Shell requests al-Omar oilfield exit, ceding stake to Syrian state operators
Shell has requested withdrawal from Syria’s al-Omar oilfield, transferring its share to state-owned operators according to Syrian Petroleum Company head Youssef Qeblawi. The move removes exposure to a low-margin asset with high geopolitical risk, potentially slightly reducing Shell’s upstream production.
1. Shell and Mitsubishi Evaluate LNG Canada Stake Sales
Royal Dutch Shell and Mitsubishi Corporation are in preliminary discussions to sell minority stakes in their joint venture, LNG Canada, as they plan a multibillion-dollar expansion of the facility near Kitimat, British Columbia. The proposed divestment could involve up to 15% of the venture, potentially raising more than $2 billion to help finance the second phase, which aims to add two additional liquefaction trains and double current capacity by the end of the decade. Investors have shown strong interest in stable, long-term LNG cash flows, with project returns forecast at around 10% annually once operations ramp up in 2028. Shell’s shareholding in the venture currently stands at 40%, while Mitsubishi holds 25%.
2. Shell Seeks Exit from Syria’s al-Omar Oilfield
Shell has formally requested Syrian authorities to transfer its 50% stake in the al-Omar oilfield back to state-owned operators, according to Syrian Petroleum Company head Youssef Qeblawi. The move follows escalating operational risks and international sanctions that have disrupted production, which peaked at roughly 25,000 barrels per day in 2010 but has since declined to under 5,000 bpd. Shell’s decision is expected to streamline its upstream portfolio by removing a non-core asset and to reduce exposure to geopolitical and compliance uncertainties in the region.

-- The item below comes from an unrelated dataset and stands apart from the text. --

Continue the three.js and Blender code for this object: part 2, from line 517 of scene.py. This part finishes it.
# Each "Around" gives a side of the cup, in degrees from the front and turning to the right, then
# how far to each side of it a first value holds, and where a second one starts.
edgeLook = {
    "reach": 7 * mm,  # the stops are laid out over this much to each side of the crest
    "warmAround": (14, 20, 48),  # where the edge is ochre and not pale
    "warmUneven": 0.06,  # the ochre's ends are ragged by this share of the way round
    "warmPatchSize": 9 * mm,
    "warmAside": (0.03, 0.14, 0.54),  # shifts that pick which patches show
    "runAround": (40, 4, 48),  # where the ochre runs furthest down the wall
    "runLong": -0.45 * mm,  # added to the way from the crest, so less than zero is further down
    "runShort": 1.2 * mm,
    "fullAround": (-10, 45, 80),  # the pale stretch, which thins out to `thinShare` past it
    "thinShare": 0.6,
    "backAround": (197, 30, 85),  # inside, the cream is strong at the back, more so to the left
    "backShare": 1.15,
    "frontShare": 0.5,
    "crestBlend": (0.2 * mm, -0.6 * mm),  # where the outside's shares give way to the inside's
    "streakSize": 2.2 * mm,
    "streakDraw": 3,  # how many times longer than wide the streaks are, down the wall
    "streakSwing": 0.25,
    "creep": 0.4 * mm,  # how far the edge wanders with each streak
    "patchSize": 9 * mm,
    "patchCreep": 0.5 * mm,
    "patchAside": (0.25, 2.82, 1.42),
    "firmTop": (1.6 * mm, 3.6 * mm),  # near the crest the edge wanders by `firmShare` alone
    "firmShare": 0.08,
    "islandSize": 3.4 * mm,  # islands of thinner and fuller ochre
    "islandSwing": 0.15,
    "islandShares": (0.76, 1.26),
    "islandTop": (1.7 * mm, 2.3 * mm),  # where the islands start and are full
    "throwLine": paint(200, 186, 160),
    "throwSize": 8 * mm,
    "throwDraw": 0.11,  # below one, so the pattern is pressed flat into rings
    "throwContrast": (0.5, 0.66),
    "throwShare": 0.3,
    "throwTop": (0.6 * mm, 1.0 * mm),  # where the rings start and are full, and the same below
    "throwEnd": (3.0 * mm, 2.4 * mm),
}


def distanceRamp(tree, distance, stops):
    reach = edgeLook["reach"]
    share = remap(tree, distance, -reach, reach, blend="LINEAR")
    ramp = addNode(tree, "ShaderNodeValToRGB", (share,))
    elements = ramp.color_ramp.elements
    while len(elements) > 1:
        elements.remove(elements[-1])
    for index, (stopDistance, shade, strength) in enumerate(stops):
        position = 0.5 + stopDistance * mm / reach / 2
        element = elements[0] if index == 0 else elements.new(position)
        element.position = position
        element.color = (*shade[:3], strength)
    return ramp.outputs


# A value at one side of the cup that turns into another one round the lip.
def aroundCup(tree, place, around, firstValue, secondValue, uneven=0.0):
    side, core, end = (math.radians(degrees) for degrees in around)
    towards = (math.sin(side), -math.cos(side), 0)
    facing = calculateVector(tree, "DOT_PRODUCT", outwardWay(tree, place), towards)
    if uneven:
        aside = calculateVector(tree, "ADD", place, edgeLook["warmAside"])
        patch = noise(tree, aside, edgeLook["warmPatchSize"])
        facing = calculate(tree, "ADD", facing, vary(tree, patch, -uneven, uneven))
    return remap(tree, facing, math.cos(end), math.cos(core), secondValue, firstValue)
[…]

3. Shell’s Weight in FTSE 100 Weighs on Index
Large-cap shares of Shell underperformed the FTSE 100 on Monday as global oil benchmarks slipped on easing geopolitical tensions. Shell, which accounts for approximately 10% of the FTSE 100’s market capitalization, saw its shares edge lower by around 1%, an impact that dragged the broader index down by 0.2%. Analysts note that even modest volatility in Shell’s equity can have outsized effects on the London market, given the company’s heavy weighting and its status as a bellwether for the energy sector’s response to shifting crude fundamentals.